# REQUIREMENTS
Find each line holding the word "picture" and give the total alone.
◆ ◆ ◆ ◆
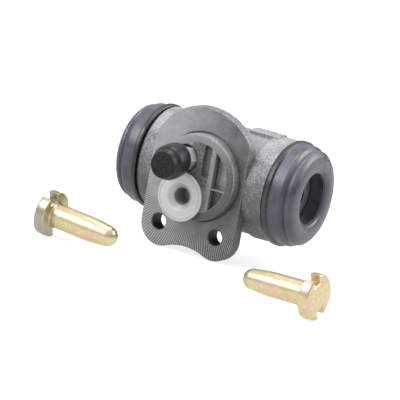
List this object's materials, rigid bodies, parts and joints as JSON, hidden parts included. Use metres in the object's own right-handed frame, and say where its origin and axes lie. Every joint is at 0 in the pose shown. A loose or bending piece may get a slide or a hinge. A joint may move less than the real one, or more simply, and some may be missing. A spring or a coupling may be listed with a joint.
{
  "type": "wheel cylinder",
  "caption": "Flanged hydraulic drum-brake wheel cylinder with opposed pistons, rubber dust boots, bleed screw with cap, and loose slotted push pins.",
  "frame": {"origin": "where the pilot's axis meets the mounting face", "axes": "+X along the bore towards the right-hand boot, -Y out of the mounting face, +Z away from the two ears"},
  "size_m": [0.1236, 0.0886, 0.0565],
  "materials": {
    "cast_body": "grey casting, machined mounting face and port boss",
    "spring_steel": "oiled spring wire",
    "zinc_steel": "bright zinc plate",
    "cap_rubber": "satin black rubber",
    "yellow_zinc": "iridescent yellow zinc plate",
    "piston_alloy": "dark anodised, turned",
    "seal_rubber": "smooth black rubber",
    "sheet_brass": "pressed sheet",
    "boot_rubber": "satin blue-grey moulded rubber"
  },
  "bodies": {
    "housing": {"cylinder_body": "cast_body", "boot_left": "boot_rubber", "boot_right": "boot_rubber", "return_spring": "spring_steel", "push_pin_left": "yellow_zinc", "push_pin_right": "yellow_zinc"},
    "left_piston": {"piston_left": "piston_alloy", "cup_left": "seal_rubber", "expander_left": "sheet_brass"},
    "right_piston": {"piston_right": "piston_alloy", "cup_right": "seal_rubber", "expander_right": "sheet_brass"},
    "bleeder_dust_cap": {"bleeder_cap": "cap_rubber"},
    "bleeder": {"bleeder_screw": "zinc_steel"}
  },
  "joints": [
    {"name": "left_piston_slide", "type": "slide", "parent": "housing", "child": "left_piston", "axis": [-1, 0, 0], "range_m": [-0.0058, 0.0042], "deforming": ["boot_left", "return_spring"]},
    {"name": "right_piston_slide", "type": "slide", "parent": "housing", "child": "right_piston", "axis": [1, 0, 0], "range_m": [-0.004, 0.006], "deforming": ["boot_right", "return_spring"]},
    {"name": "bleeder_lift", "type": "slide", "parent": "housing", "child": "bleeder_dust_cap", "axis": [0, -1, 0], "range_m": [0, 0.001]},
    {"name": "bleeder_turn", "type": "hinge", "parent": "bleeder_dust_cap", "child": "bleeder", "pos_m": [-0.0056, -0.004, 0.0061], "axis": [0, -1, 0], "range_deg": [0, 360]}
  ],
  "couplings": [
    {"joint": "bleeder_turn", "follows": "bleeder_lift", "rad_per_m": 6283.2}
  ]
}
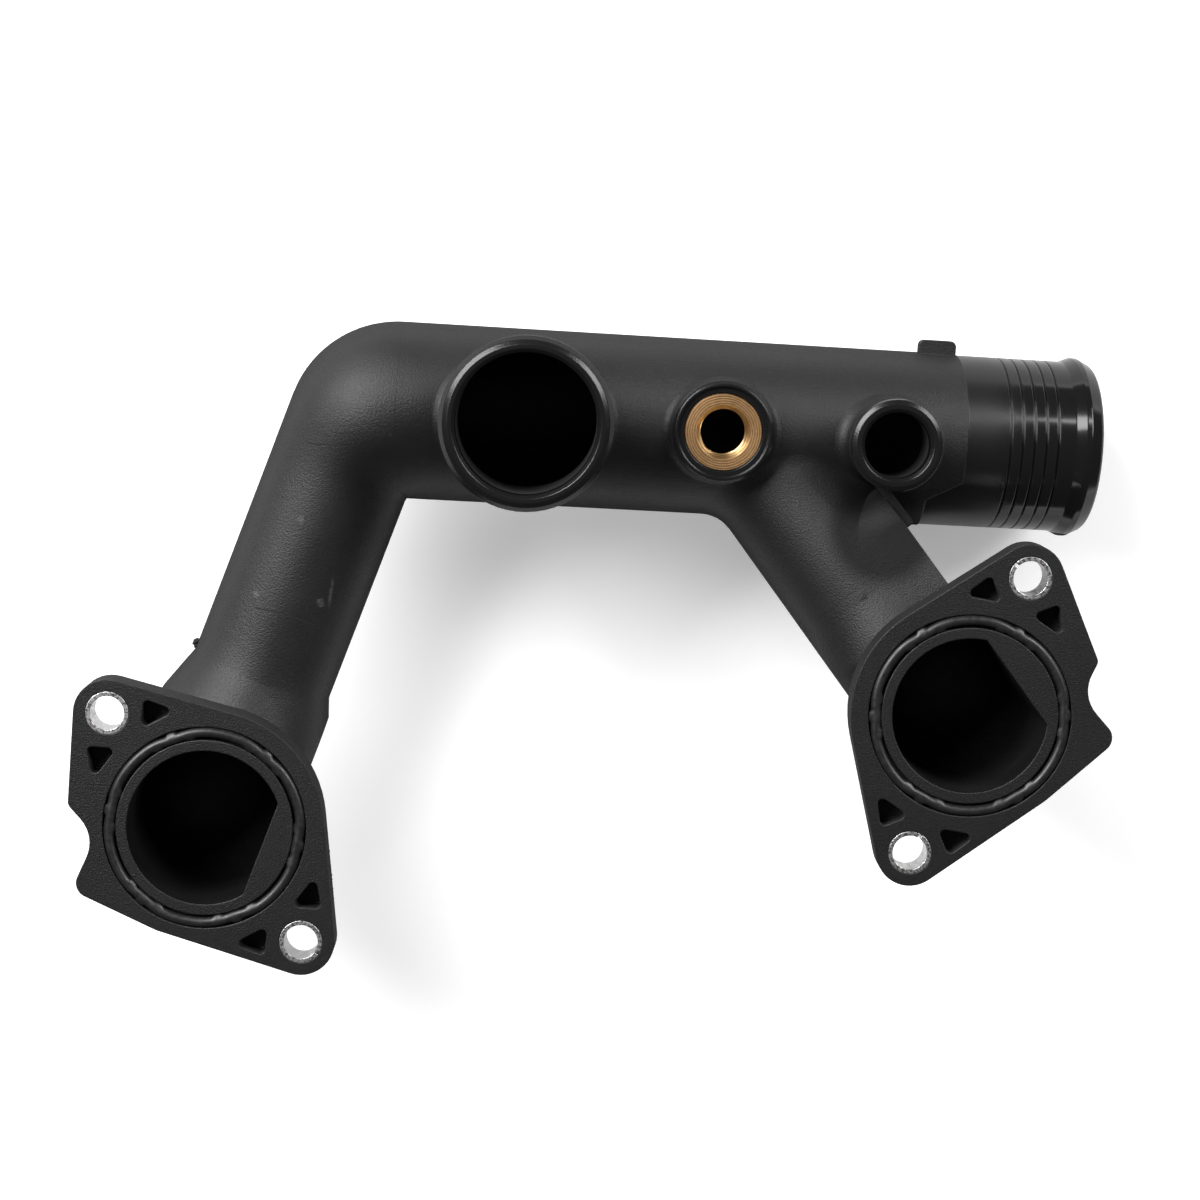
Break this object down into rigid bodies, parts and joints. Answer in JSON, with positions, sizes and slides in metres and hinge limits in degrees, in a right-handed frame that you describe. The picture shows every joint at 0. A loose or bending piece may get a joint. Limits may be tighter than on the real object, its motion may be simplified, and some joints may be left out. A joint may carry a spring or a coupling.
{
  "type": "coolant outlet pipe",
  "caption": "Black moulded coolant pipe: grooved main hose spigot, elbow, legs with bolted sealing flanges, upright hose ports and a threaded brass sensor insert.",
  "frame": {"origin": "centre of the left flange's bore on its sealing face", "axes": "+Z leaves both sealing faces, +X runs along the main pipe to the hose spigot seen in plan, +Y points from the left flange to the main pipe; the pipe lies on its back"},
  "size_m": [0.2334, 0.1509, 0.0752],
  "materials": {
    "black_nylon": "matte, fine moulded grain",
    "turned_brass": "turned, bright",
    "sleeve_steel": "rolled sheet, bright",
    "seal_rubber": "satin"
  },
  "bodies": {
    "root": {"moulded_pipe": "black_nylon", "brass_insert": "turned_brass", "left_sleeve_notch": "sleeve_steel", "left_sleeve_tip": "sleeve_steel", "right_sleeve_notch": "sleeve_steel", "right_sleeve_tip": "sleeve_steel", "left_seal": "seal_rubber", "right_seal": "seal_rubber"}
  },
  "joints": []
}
◆ ◆ ◆ ◆
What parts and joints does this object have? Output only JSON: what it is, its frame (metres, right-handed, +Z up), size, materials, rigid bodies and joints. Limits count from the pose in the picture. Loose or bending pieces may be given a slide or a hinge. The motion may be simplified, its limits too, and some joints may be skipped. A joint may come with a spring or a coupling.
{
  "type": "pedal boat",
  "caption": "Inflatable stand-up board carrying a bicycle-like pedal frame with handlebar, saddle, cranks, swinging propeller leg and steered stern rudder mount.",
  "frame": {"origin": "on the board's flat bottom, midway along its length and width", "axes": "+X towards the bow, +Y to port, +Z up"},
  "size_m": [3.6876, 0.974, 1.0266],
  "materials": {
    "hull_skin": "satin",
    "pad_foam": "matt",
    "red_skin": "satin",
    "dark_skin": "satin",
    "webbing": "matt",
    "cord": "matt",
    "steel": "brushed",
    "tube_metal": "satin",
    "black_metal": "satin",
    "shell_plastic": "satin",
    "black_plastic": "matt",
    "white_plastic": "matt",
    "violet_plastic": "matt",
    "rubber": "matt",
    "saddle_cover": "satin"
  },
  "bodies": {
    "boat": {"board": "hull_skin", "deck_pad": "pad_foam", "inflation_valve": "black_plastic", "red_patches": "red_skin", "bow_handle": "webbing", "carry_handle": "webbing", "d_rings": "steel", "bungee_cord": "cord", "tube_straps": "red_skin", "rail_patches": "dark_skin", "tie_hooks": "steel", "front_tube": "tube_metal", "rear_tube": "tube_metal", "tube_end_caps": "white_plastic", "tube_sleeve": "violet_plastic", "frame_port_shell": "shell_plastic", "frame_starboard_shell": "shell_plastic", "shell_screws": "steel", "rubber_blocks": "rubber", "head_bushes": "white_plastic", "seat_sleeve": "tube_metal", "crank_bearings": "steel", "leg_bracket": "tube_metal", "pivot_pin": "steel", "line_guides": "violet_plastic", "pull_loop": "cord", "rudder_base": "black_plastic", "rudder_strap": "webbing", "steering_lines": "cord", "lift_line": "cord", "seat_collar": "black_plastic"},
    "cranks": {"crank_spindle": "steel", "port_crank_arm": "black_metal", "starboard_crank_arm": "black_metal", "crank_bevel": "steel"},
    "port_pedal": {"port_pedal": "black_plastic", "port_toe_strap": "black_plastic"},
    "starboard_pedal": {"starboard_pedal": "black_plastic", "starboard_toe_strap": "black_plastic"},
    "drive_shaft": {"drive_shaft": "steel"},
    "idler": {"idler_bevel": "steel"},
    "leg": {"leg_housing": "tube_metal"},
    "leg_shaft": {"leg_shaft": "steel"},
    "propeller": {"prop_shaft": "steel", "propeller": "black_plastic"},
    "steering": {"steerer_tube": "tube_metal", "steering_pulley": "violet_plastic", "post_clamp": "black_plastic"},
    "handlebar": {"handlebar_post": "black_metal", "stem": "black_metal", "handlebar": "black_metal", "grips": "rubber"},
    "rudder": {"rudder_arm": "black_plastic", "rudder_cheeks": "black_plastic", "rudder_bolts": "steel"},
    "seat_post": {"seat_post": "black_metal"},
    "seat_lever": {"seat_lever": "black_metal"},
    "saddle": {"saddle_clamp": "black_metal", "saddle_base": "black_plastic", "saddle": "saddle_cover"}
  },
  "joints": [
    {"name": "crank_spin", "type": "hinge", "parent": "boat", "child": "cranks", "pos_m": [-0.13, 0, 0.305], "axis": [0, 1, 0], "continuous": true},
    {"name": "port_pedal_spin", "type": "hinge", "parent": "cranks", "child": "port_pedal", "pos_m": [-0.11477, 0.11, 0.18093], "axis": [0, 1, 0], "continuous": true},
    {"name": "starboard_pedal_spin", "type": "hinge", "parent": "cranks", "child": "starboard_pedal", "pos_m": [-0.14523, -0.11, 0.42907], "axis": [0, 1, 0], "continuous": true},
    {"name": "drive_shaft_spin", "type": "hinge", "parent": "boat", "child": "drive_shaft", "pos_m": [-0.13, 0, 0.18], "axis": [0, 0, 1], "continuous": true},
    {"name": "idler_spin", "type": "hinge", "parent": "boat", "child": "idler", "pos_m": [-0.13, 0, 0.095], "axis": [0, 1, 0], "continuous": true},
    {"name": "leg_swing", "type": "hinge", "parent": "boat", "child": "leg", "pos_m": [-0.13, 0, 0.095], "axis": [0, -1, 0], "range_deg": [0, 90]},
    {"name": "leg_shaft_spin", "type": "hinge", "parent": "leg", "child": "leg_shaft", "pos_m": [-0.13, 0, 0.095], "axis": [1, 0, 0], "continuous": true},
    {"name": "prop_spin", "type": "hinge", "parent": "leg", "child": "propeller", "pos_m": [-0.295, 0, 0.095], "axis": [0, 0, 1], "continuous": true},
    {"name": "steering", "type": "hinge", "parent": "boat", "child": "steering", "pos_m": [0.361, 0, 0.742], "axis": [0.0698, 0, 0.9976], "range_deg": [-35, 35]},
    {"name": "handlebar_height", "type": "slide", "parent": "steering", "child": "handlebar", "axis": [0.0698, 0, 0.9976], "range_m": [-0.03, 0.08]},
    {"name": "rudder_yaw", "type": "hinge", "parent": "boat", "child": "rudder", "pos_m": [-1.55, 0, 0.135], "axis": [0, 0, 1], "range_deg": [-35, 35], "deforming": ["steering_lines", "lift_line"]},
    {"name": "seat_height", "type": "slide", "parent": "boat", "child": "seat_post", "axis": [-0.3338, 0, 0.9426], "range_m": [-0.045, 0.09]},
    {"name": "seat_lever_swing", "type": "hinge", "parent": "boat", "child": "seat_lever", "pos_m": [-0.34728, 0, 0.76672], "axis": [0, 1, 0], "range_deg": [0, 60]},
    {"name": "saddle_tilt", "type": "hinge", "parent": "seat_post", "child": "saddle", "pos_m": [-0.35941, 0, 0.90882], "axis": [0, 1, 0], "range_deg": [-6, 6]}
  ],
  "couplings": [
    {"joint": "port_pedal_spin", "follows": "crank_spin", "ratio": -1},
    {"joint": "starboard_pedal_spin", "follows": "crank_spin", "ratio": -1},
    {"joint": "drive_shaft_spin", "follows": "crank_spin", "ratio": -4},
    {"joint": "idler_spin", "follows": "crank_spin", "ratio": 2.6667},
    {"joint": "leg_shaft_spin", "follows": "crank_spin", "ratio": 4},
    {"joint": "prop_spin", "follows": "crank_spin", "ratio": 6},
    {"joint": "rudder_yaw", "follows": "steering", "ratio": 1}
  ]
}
◆ ◆ ◆ ◆
# SOLVED PROBLEM
2